■ **Directions**: Reproduce only the lines from the line containing "Reconstruct the object" to the end of the entries below, including both of those lines.

■ **Extracted entries**:

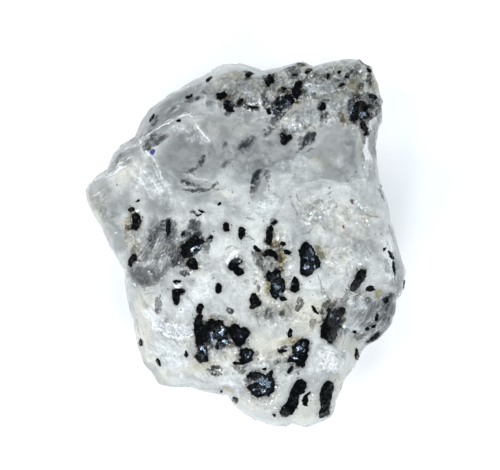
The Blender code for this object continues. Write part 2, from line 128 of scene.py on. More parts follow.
# Grains just under the skin, seen from above with ragged edges: middle, half length, half width, turn, how dark,
# and how brown.
HALF_SEEN = [
    (-12.9, -4.1, 2, 1.15, -6, 0.55, 0.3), (-13.2, -4.75, 1.3, 0.3, -6, 0.4, 0.3),
    (-5.4, -10.3, 0.7, 0.5, 60, 0.85, 0.2), (-4.6, -12.6, 0.5, 0.4, 0, 0.5, 0),
    (-3, -11.6, 0.8, 0.5, 30, 0.5, 0), (-1.6, -12.4, 0.4, 0.3, 50, 0.5, 0.3),
    (-9.55, 1.5, 1.65, 0.36, 87, 0.97, 0), (-9.1, 1.8, 0.8, 0.3, 85, 0.7, 0),
    (-10.3, 2.5, 0.5, 0.3, -20, 0.7, 0), (-11.6, 0.4, 0.9, 0.4, 70, 0.85, 0),
    (-11, 1.5, 0.9, 0.35, 50, 0.6, 0), (-7.7, 1.2, 0.32, 0.22, 40, 0.6, 0),
    (-9.1, -0.9, 0.75, 0.34, 80, 0.6, 0), (-10, -0.6, 0.5, 0.25, 90, 0.5, 0.6),
    (-10.8, -1.4, 0.35, 0.16, 60, 0.5, 0), (-12.7, -1.5, 0.9, 0.5, 50, 0.4, 0.7),
    (-13.9, -3.2, 0.35, 0.2, 0, 0.6, 0), (-13.6, -2.2, 0.45, 0.13, 30, 0.6, 0.6),
    (-11.3, -3.9, 0.75, 0.4, 40, 0.4, 0), (-9.2, -2.7, 0.26, 0.2, 0, 0.6, 0.3),
    (-8.3, -1.9, 0.8, 0.5, 30, 0.55, 0), (-7.5, -3.6, 0.45, 0.3, 0, 0.7, 0),
    (-10.1, -3.1, 0.85, 0.22, 65, 0.45, 0), (-8, -5.9, 0.4, 0.22, 10, 0.6, 0.2),
    (-11.1, -7.7, 0.9, 0.42, 75, 0.65, 0.2), (-6.3, 2.1, 0.8, 0.5, 20, 0.6, 0),
    (-6.6, 2.85, 0.3, 0.14, 0, 0.6, 0.4), (-6.5, 3.85, 0.2, 0.05, -30, 0.8, 0.3),
    (-8.1, -0.5, 0.3, 0.1, 80, 0.7, 0.8), (-6.3, 0, 1.4, 0.9, 60, 0.85, 0),
    (-4.5, 0.6, 0.6, 0.26, 65, 0.65, 0.2), (-4.8, -0.6, 0.42, 0.3, 90, 0.4, 0),
    (-14, -0.7, 0.5, 0.18, 70, 0.5, 0.8), (-15, 1.3, 0.7, 0.1, 80, 0.5, 0.8),
    (-14.2, 2, 0.6, 0.16, 10, 0.6, 0.7), (0.85, 7.3, 1.5, 0.2, 84, 1, 0), (1.3, 8.6, 0.9, 0.22, 52, 1, 0),
    (2.5, 8.2, 0.8, 0.05, -75, 0.6, 0), (1.7, 7.7, 1, 0.06, 60, 0.5, 0), (1.2, 7.5, 0.9, 0.1, 70, 0.6, 0),
    (2.1, 8.9, 0.5, 0.06, 20, 0.6, 0), (2.7, 8.6, 0.6, 0.14, 80, 0.45, 0), (-5, 11.05, 0.55, 0.14, 25, 1, 0),
    (-5.45, 10.25, 0.8, 0.18, 25, 1, 0), (-5.9, 9.45, 0.55, 0.12, 25, 1, 0),
    (-6.2, 9.4, 0.5, 0.1, 35, 0.8, 0), (-7, 8.95, 0.8, 0.12, 20, 0.9, 0),
    (-6.5, 10.2, 0.5, 0.08, 20, 0.5, 0), (0, 12.4, 1.3, 0.5, 35, 0.72, 0),
    (-2.7, 12.3, 0.5, 0.22, 70, 0.6, 0), (2.9, 14, 1, 0.34, 50, 0.6, 0), (2.2, 14.1, 0.3, 0.1, 40, 0.5, 0),
    (-2.4, 10.1, 0.8, 0.3, 50, 0.5, 0), (2.7, 12.9, 0.8, 0.22, 10, 0.5, 0),
    (3.5, 15.2, 0.7, 0.26, 40, 0.5, 0), (3.4, 12.1, 0.22, 0.12, -30, 0.5, 0.5),
    (8.3, 13.4, 0.5, 0.2, 60, 0.8, 0), (7.3, 12.6, 1, 0.22, 58, 0.9, 0), (6.8, 12.8, 0.4, 0.4, 0, 0.35, 0),
    (7.9, 11.7, 0.35, 0.14, 20, 0.4, 0.3), (5.7, 11.5, 0.3, 0.14, -20, 0.3, 0),
    (-2.3, 17.4, 0.5, 0.4, 0, 0.85, 0.2), (-0.65, 17.6, 0.5, 0.34, 30, 0.85, 0.5),
    (-1.3, 17.05, 0.3, 0.16, 0, 0.8, 0), (0.8, 16.85, 0.75, 0.12, -8, 0.85, 0.2),
    (-2.2, 16.2, 0.75, 0.2, 60, 0.6, 0), (2.4, 17.8, 1, 0.26, -80, 0.7, 0),
    (4.4, 19.2, 0.4, 0.26, 0, 0.75, 0.7), (5.2, 19.1, 0.45, 0.25, 10, 0.75, 0.6),
    (4.7, 16.8, 0.8, 0.5, 30, 0.8, 0), (6.1, 17.5, 0.45, 0.3, 20, 0.7, 0.9),
    (0.2, 21.5, 0.35, 0.1, -10, 0.8, 0), (0.2, 20.7, 0.42, 0.2, 20, 0.6, 0),
    (2.9, 21.4, 0.45, 0.1, 10, 0.75, 0), (3.1, 20.8, 0.5, 0.34, 30, 0.75, 0.2),
    (-6, 20, 0.5, 0.26, 30, 0.45, 0), (-3, 20.8, 0.2, 0.12, 0, 0.5, 0.3),
    (-1.1, 20.5, 0.36, 0.1, 0, 0.5, 0.2), (-0.6, 19.8, 0.45, 0.16, 10, 0.35, 0),
    (-6.6, 18.3, 0.65, 0.22, 15, 0.8, 0), (-5.3, 19, 0.36, 0.24, 0, 0.5, 0.5),
    (-4.7, 17.5, 0.65, 0.3, 10, 0.3, 0), (6, 21, 0.32, 0.2, 20, 0.7, 0), (6.3, 21.7, 0.4, 0.55, 0, 0.55, 0),
    (5.5, 22.2, 0.55, 0.3, 20, 0.5, 0), (7, 22.5, 0.6, 0.25, 20, 0.55, 0.4),
    (10.2, 20.7, 0.24, 0.42, 0, 0.55, 0.9), (12.2, 20.2, 0.4, 0.1, 50, 0.7, 0),
    (14, 21.4, 0.24, 0.12, 20, 0.7, 0.4), (14.55, 21.7, 0.26, 0.14, 40, 0.7, 0.4),
    (14.5, 21.1, 0.5, 0.1, 0, 0.65, 0.3), (14.7, 19.6, 0.5, 0.22, -60, 0.65, 0),
    (13.8, 19, 0.22, 0.2, 0, 0.85, 0.9), (13.3, 18.2, 0.6, 0.1, -5, 0.6, 0.9),
    (8.6, 18.3, 0.3, 0.12, -60, 0.6, 0), (9.6, 17.55, 0.36, 0.14, 10, 0.95, 0),
    (9.3, 16.8, 0.32, 0.26, 90, 0.95, 0), (9.5, 15.7, 0.34, 0.14, 45, 0.8, 0.2),
    (9.6, 14.9, 0.4, 0.1, 50, 0.45, 0), (11.75, 15.5, 0.8, 0.16, -72, 0.6, 1),
    (12.3, 15.1, 0.5, 0.1, -50, 0.5, 1), (15.6, 15.8, 0.5, 0.26, 30, 0.7, 0.8),
    (15.5, 13.9, 0.4, 0.12, 60, 0.75, 0.3), (14.5, 13.2, 0.55, 0.14, -60, 0.5, 0.9),
    (14.1, 16, 1, 0.8, 30, 0.75, 0), (5.6, 18.5, 0.6, 0.35, 45, 1, 0), (4.3, 16.4, 0.9, 0.3, 20, 1, 0),
    (3.6, 17.1, 0.5, 0.3, 60, 0.9, 0), (4, 15.7, 0.6, 0.2, 30, 0.8, 0), (13.2, 17.6, 0.6, 0.3, 30, 1, 0.3),
    (15.3, 17.8, 0.8, 0.3, -20, 1, 0.2), (13.4, 15.1, 0.5, 0.25, -60, 0.9, 0.2),
    (12.7, 17, 0.4, 0.2, 60, 0.9, 0), (16.2, 16.8, 0.8, 0.3, -12, 1, 0.2),
    (15.9, 16.2, 0.6, 0.22, 10, 0.9, 0.3), (16, 17.3, 0.5, 0.14, 30, 0.8, 0.4),
    (15.4, 22, 0.5, 0.26, -45, 0.9, 0), (1.6, -2.1, 1.2, 0.45, -62, 0.5, 0.2),
    (3.2, -2.6, 0.8, 0.22, -75, 0.6, 0), (4.3, -2.6, 1.1, 0.16, -86, 0.9, 1),
    (3.7, -3.3, 0.3, 0.4, 0, 0.6, 0.3), (2.6, -2.6, 0.5, 0.16, 90, 0.4, 0),
    (3.45, 2.6, 0.5, 0.4, 30, 0.45, 0), (3.4, 2.55, 0.22, 0.16, 0, 0.8, 0), (4, -0.8, 0.6, 0.34, 70, 0.6, 1),
    (3.5, -0.15, 0.5, 0.2, 0, 0.6, 1), (-2, -2.8, 0.34, 0.22, 0, 0.6, 0),
    (1.15, -4.7, 0.22, 0.12, -30, 0.45, 0.4), (1.5, -5.4, 0.2, 0.14, 80, 0.5, 0.3),
    (0, -4.8, 0.2, 0.1, 60, 0.3, 0.3), (6.6, -7.5, 0.75, 0.34, 80, 0.6, 0.7),
    (2.8, -8.5, 0.75, 0.5, 80, 0.45, 0), (3.2, -8.9, 0.45, 0.2, 70, 0.5, 0),
    (4.5, -8.4, 0.65, 0.24, 75, 0.75, 0.7), (4.3, -13.5, 0.45, 0.1, -40, 0.75, 0.7),
    (4.65, -12.9, 0.26, 0.14, 20, 0.85, 0.3), (5.4, -15.6, 0.6, 0.2, 65, 0.55, 0.3),
    (6.2, -15.9, 0.18, 0.14, 0, 0.6, 0.2), (3.6, -14.7, 0.2, 0.1, 20, 0.5, 0.6),
    (1.3, -13.6, 0.22, 0.12, 40, 0.5, 0.5), (-3.8, -15.45, 0.55, 0.13, 5, 0.8, 0),
    (-3.7, -16.15, 0.65, 0.2, -8, 0.7, 0), (-0.8, -15.3, 0.8, 0.28, 0, 0.45, 0.4),
    (-0.5, -15.8, 0.34, 0.16, 20, 0.5, 0), (-3.4, -12.4, 0.4, 0.24, 0, 0.55, 0),
    (-2.05, -8.3, 0.36, 0.24, -20, 0.75, 0.3), (0.2, -17, 0.5, 0.2, 0, 0.4, 0),
    (-2.3, -11, 0.5, 0.6, 20, 0.6, 0.2), (-3.2, -18.4, 0.2, 0.12, 0, 0.6, 0.8),
    (11.6, -9.4, 0.6, 0.45, -70, 0.8, 0.8), (10.5, -7.6, 0.9, 0.35, 0, 0.65, 1),
    (9.4, -8.5, 0.42, 0.14, -45, 0.8, 0.8), (8.2, -10, 0.8, 0.16, 85, 0.5, 0.7),
    (12.5, -11, 0.5, 0.26, 10, 0.35, 0), (14.3, -11.6, 0.6, 0.36, 20, 0.5, 0.3),
    (16.35, -9.2, 0.55, 0.2, 80, 0.97, 0.5), (16, -10.3, 0.5, 0.2, 15, 0.92, 0.4),
    (16, -11.7, 1.1, 0.4, 42, 0.97, 0), (17.4, -9.3, 0.2, 0.14, 0, 0.7, 0),
    (17.5, -7.3, 0.6, 0.3, 60, 0.9, 0), (18.2, -8.2, 0.7, 0.3, 70, 0.8, 0),
    (16.6, -8.4, 0.5, 0.14, 40, 0.7, 0), (18.6, -6.7, 0.4, 0.35, 80, 0.5, 0),
    (15.2, -8.9, 0.9, 0.1, 60, 0.6, 0.3), (17.3, -8.7, 1, 0.2, 68, 0.8, 0),
    (16.9, -10.2, 0.9, 0.12, 55, 0.6, 0), (14.6, -9.8, 0.7, 0.08, 50, 0.5, 0.3),
    (15.9, -7.7, 0.7, 0.1, 50, 0.6, 0.2), (17.9, -9.6, 0.6, 0.12, 70, 0.6, 0),
    (4.6, 16.85, 0.8, 0.35, -15, 0.9, 0), (-4.9, -12.9, 0.5, 0.25, 30, 0.7, 0.2),
    (-2.6, -11.5, 0.5, 0.25, 0, 0.8, 0.1), (-1.9, -11.4, 0.6, 0.14, 80, 0.6, 0.2),
    (-5, -12.3, 0.5, 0.2, 80, 0.7, 0), (13.9, 15, 0.5, 0.3, 0, 0.7, 0.2),
    (15.4, -7.2, 0.45, 0.35, 0, 0.5, 0), (12.35, -6.9, 0.7, 0.2, 80, 0.5, 0),
    (13.7, -6.9, 0.65, 0.16, 80, 0.5, 0), (17.05, 6.4, 0.75, 0.13, -80, 0.75, 0),
    (18.5, 1.2, 1.1, 0.15, -60, 0.6, 0), (19.5, -4, 0.9, 0.2, -78, 0.5, 0),
    (17.9, 1.5, 0.32, 0.15, 20, 0.4, 0.7), (17.6, -3, 0.9, 0.24, -80, 0.3, 0),
    (9.1, -1, 0.9, 0.35, -60, 0.3, 1), (13.1, 5.2, 0.2, 0.12, -40, 0.7, 0.9),
    (14.6, 12.9, 1.1, 0.03, 86, 0.6, 0.9), (14.6, 10.6, 0.8, 0.02, 95, 0.4, 0.9),
    (9.9, -20.6, 0.9, 0.4, 75, 0.6, 0.3), (-12.5, 12.3, 0.5, 0.42, 0, 0.5, 0),
    (-7.3, 7.55, 1.2, 0.1, -24, 0.85, 0), (-6.6, 7.25, 0.6, 0.05, -30, 0.7, 0),
    (-5.4, 6.72, 1.3, 0.06, 2, 0.75, 0), (-4.1, 7.1, 0.5, 0.04, 40, 0.5, 0),
    (-11.9, 13.2, 0.9, 0.1, 30, 0.7, 0), (-10.9, 13.6, 0.8, 0.08, 35, 0.6, 0),
    (-12.8, 12.3, 0.5, 0.1, 80, 0.7, 0), (-11.2, 12.5, 0.5, 0.08, 10, 0.6, 0),
    (-12.4, 13, 0.42, 0.15, 0, 0.5, 0), (-11.9, 13.5, 0.18, 0.14, 0, 0.75, 0),
    (-11.2, 12.8, 0.5, 0.2, 10, 0.5, 0), (-10.4, 13.4, 0.5, 0.2, 20, 0.4, 0),
    (-11.7, 15.6, 0.9, 0.3, 60, 0.95, 0), (-9.3, 17, 0.7, 0.2, 25, 0.95, 0),
    (-9.8, 16.5, 0.45, 0.14, 20, 0.55, 0), (-8.1, 18, 0.3, 0.12, 5, 0.95, 0),
    (-7, 18.2, 0.8, 0.24, 25, 0.97, 0), (-7.6, 18.5, 0.34, 0.1, 15, 0.75, 0),
    (-7.6, 19.2, 0.45, 0.15, 10, 0.4, 0), (-16.6, 10.35, 0.3, 0.16, 20, 0.6, 0.9),
    (-16.2, 10.9, 0.65, 0.2, 50, 0.45, 0), (8.9, 5.1, 0.5, 0.14, 10, 0.25, 0),
    (8, 4.5, 0.4, 0.2, -40, 0.25, 0),
]
SEEN_GROWTH = 0.1

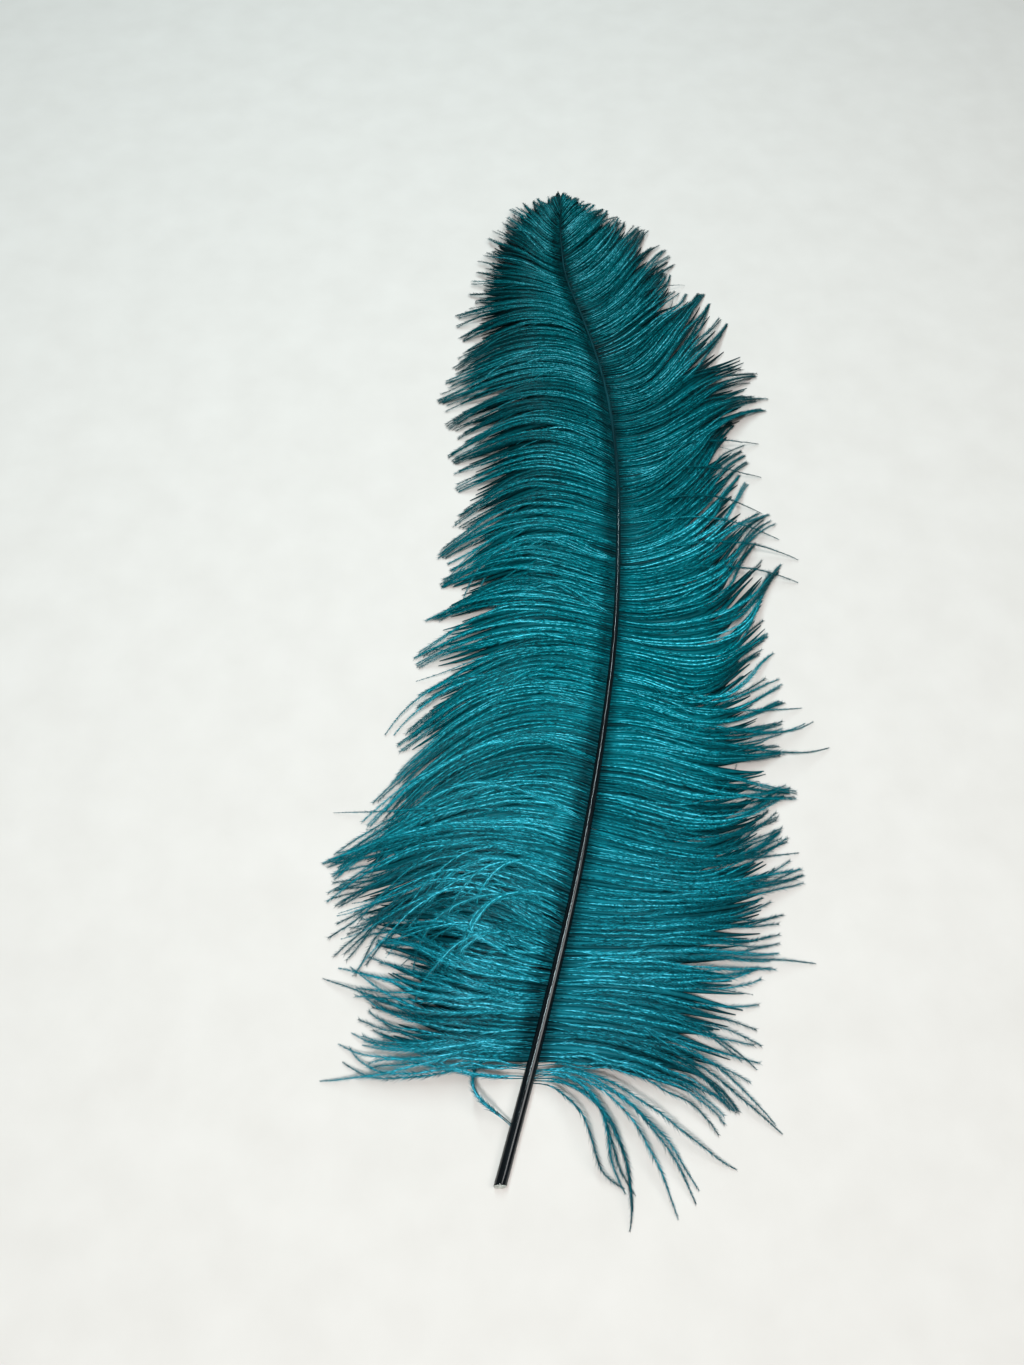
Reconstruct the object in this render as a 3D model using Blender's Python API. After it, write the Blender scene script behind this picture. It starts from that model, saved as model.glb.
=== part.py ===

■ **Solution for this task**:
Reconstruct the object in this render as a 3D model using Blender's Python API. After it, write the Blender scene script behind this picture. It starts from that model, saved as model.glb.
=== part.py ===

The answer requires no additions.